→ **Data provided**
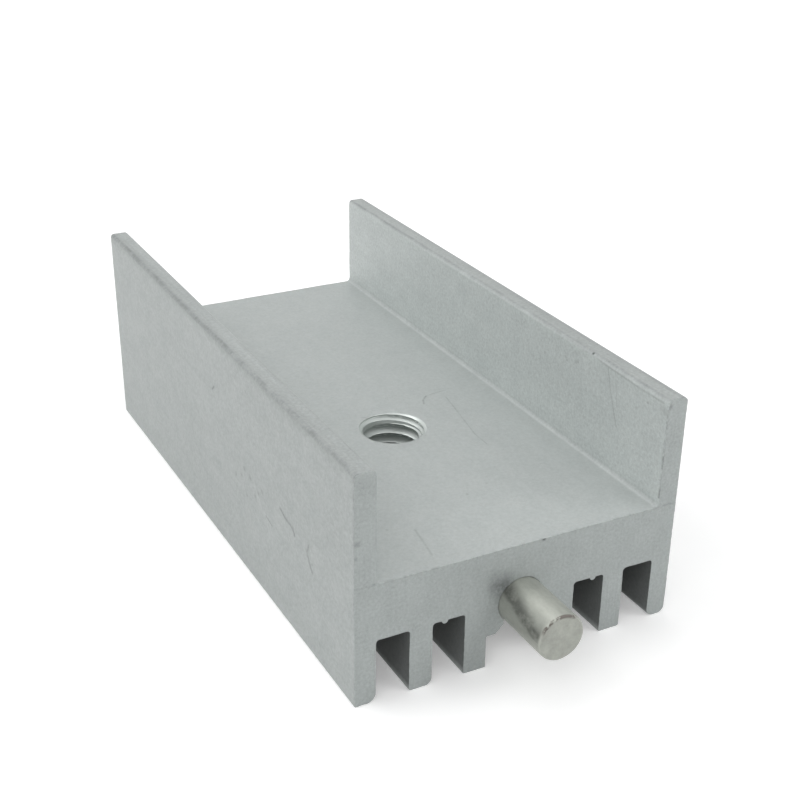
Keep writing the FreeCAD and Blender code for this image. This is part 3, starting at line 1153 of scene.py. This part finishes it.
@dataclass
class SolderPin:
    """The round pin: drawn wire, sheared at its free end and pressed into the groove.

    The seated length narrows by the taper, and the dents only ever sink into the wire.
    """

    radius: float
    free: float
    seated: float
    finish: TinnedWire
    taper: float = 0.015
    end_round: float = 0.1
    end_rings: tuple[float, ...] = (0.0, 0.25, 0.5, 0.7, 0.85, 0.95)
    round_steps: int = 8
    seated_rings: tuple[float, ...] = (0.05, 0.3, 0.6, 0.97, 1.0)
    hidden_bevel: float = 0.15
    around: int = 96
    row_step: float = 0.12
    sink: float = 0.002
    side_dent: float = 0.01
    end_dent: float = 0.03
    end_dent_reach: float = 0.5
    shear: float = 0.02
    shear_reach: float = 0.3
    sharp: float = math.radians(40)

    def profile(self) -> list[Point]:
        """Lists y and radius from the middle of the free end to the hidden end.

        Returns:
            The points of the line that the pin's surface turns round its axis.
        """
        points: list[Point] = []
        for share in self.end_rings:
            points.append((-self.free, share * (self.radius - self.end_round)))
        for k in range(self.round_steps + 1):
            a = math.pi / 2 * k / self.round_steps
            y = -self.free + self.end_round * (1 - math.cos(a))
            points.append((y, self.radius - self.end_round * (1 - math.sin(a))))
        count = round((self.free - self.end_round) / self.row_step)
        for k in range(1, count + 1):
            y = -self.free + self.end_round + (self.free - self.end_round) * k / count
            points.append((y, self.radius))
        for share in self.seated_rings:
            radius = self.radius - self.taper * share
            points.append((self.seated * share, radius if share < 1 else radius - self.hidden_bevel))
        points.append((self.seated, 0.0))
        return points

    def build(self) -> bpy.types.Object:
        """Builds the pin, dresses it and fits it over its node.

        Returns:
            The finished piece.
        """
        profile = self.profile()
        verts: list[Place] = []
        n = self.around
        for y, radius in profile[1:-1]:
            for j in range(n):
                turn = 2 * math.pi * j / n
                x, z = math.cos(turn), math.sin(turn)
                reach = radius - self.out_of_round(x, y, z, radius)
                along = self.end_place(x, y, z, radius)
                verts.append((reach * x * MM, along * MM, reach * z * MM))
        free_middle, hidden_middle = len(verts), len(verts) + 1
        last = len(verts) - n
        faces = tube(len(profile) - 2, n)
        for j in range(n):
            faces.append((free_middle, (j + 1) % n, j))
            faces.append((hidden_middle, last + j, last + (j + 1) % n))
        verts.append((0.0, (profile[0][0] + self.sink) * MM, 0.0))
        verts.append((0.0, profile[-1][0] * MM, 0.0))
        mesh = raw_mesh("solder_pin_wire", verts, faces, [self.finish.build()])
        triangulate(mesh)
        mesh.shade_smooth()
        mesh.set_sharp_from_angle(angle=self.sharp)
        piece = add_object("solder_pin_wire", mesh)
        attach(piece, BODY)
        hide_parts("solder_pin")
        return piece

    def out_of_round(self, x: float, y: float, z: float, radius: float) -> float:
        """Says how far the wire's side lies inside its nominal radius.

        Args:
            x: The point's direction from the axis, to the right.
            y: Its place along the pin.
            z: Its direction from the axis, upwards.
            radius: Its nominal radius.

        Returns:
            The depth, which is 0 on the flat end.
        """
        if radius < self.radius * 0.8:
            return 0.0
        near_end = max(0.0, 1 - (y + self.free) / self.end_dent_reach)
        dents = self.side_dent * ripple(x * 1.3, y / 1.4, z * 1.3, 11.0)
        return dents + self.end_dent * near_end * ripple(x * 1.8, 0.0, z * 1.8, 31.0) ** 2

    def end_place(self, x: float, y: float, z: float, radius: float) -> float:
        """Gives a point's place along the pin, with the sheared end slightly uneven.

        Args:
            x: The point's direction from the axis, to the right.
            y: Its nominal place along the pin.
            z: Its direction from the axis, upwards.
            radius: Its nominal radius.

        Returns:
            The place, never past the nominal end.
        """
        near_end = max(0.0, 1 - (y + self.free) / self.shear_reach)
        bend = self.shear * min(1.0, radius / self.radius) * near_end
        return y + bend * ripple(x * radius * 1.4, 0.0, z * radius * 1.4, 41.0)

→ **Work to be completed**
Write the material out exactly, with nothing left out.

→ **Written response**
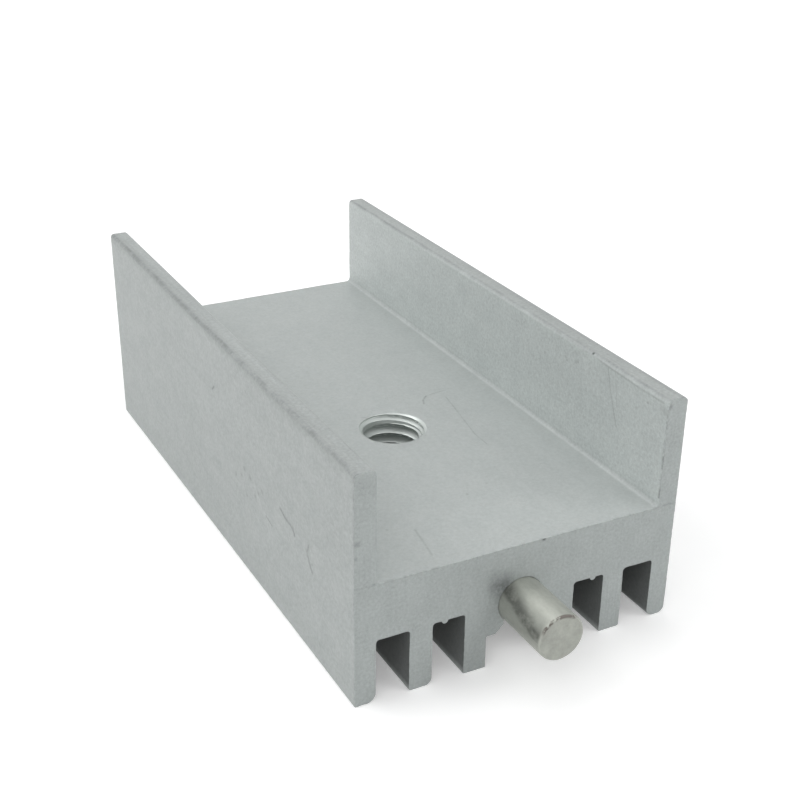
Keep writing the FreeCAD and Blender code for this image. This is part 3, starting at line 1153 of scene.py. This part finishes it.
@dataclass
class SolderPin:
    """The round pin: drawn wire, sheared at its free end and pressed into the groove.

    The seated length narrows by the taper, and the dents only ever sink into the wire.
    """

    radius: float
    free: float
    seated: float
    finish: TinnedWire
    taper: float = 0.015
    end_round: float = 0.1
    end_rings: tuple[float, ...] = (0.0, 0.25, 0.5, 0.7, 0.85, 0.95)
    round_steps: int = 8
    seated_rings: tuple[float, ...] = (0.05, 0.3, 0.6, 0.97, 1.0)
    hidden_bevel: float = 0.15
    around: int = 96
    row_step: float = 0.12
    sink: float = 0.002
    side_dent: float = 0.01
    end_dent: float = 0.03
    end_dent_reach: float = 0.5
    shear: float = 0.02
    shear_reach: float = 0.3
    sharp: float = math.radians(40)

    def profile(self) -> list[Point]:
        """Lists y and radius from the middle of the free end to the hidden end.

        Returns:
            The points of the line that the pin's surface turns round its axis.
        """
        points: list[Point] = []
        for share in self.end_rings:
            points.append((-self.free, share * (self.radius - self.end_round)))
        for k in range(self.round_steps + 1):
            a = math.pi / 2 * k / self.round_steps
            y = -self.free + self.end_round * (1 - math.cos(a))
            points.append((y, self.radius - self.end_round * (1 - math.sin(a))))
        count = round((self.free - self.end_round) / self.row_step)
        for k in range(1, count + 1):
            y = -self.free + self.end_round + (self.free - self.end_round) * k / count
            points.append((y, self.radius))
        for share in self.seated_rings:
            radius = self.radius - self.taper * share
            points.append((self.seated * share, radius if share < 1 else radius - self.hidden_bevel))
        points.append((self.seated, 0.0))
        return points

    def build(self) -> bpy.types.Object:
        """Builds the pin, dresses it and fits it over its node.

        Returns:
            The finished piece.
        """
        profile = self.profile()
        verts: list[Place] = []
        n = self.around
        for y, radius in profile[1:-1]:
            for j in range(n):
                turn = 2 * math.pi * j / n
                x, z = math.cos(turn), math.sin(turn)
                reach = radius - self.out_of_round(x, y, z, radius)
                along = self.end_place(x, y, z, radius)
                verts.append((reach * x * MM, along * MM, reach * z * MM))
        free_middle, hidden_middle = len(verts), len(verts) + 1
        last = len(verts) - n
        faces = tube(len(profile) - 2, n)
        for j in range(n):
            faces.append((free_middle, (j + 1) % n, j))
            faces.append((hidden_middle, last + j, last + (j + 1) % n))
        verts.append((0.0, (profile[0][0] + self.sink) * MM, 0.0))
        verts.append((0.0, profile[-1][0] * MM, 0.0))
        mesh = raw_mesh("solder_pin_wire", verts, faces, [self.finish.build()])
        triangulate(mesh)
        mesh.shade_smooth()
        mesh.set_sharp_from_angle(angle=self.sharp)
        piece = add_object("solder_pin_wire", mesh)
        attach(piece, BODY)
        hide_parts("solder_pin")
        return piece

    def out_of_round(self, x: float, y: float, z: float, radius: float) -> float:
        """Says how far the wire's side lies inside its nominal radius.

        Args:
            x: The point's direction from the axis, to the right.
            y: Its place along the pin.
            z: Its direction from the axis, upwards.
            radius: Its nominal radius.

        Returns:
            The depth, which is 0 on the flat end.
        """
        if radius < self.radius * 0.8:
            return 0.0
        near_end = max(0.0, 1 - (y + self.free) / self.end_dent_reach)
        dents = self.side_dent * ripple(x * 1.3, y / 1.4, z * 1.3, 11.0)
        return dents + self.end_dent * near_end * ripple(x * 1.8, 0.0, z * 1.8, 31.0) ** 2

    def end_place(self, x: float, y: float, z: float, radius: float) -> float:
        """Gives a point's place along the pin, with the sheared end slightly uneven.

        Args:
            x: The point's direction from the axis, to the right.
            y: Its nominal place along the pin.
            z: Its direction from the axis, upwards.
            radius: Its nominal radius.

        Returns:
            The place, never past the nominal end.
        """
        near_end = max(0.0, 1 - (y + self.free) / self.shear_reach)
        bend = self.shear * min(1.0, radius / self.radius) * near_end
        return y + bend * ripple(x * radius * 1.4, 0.0, z * radius * 1.4, 41.0)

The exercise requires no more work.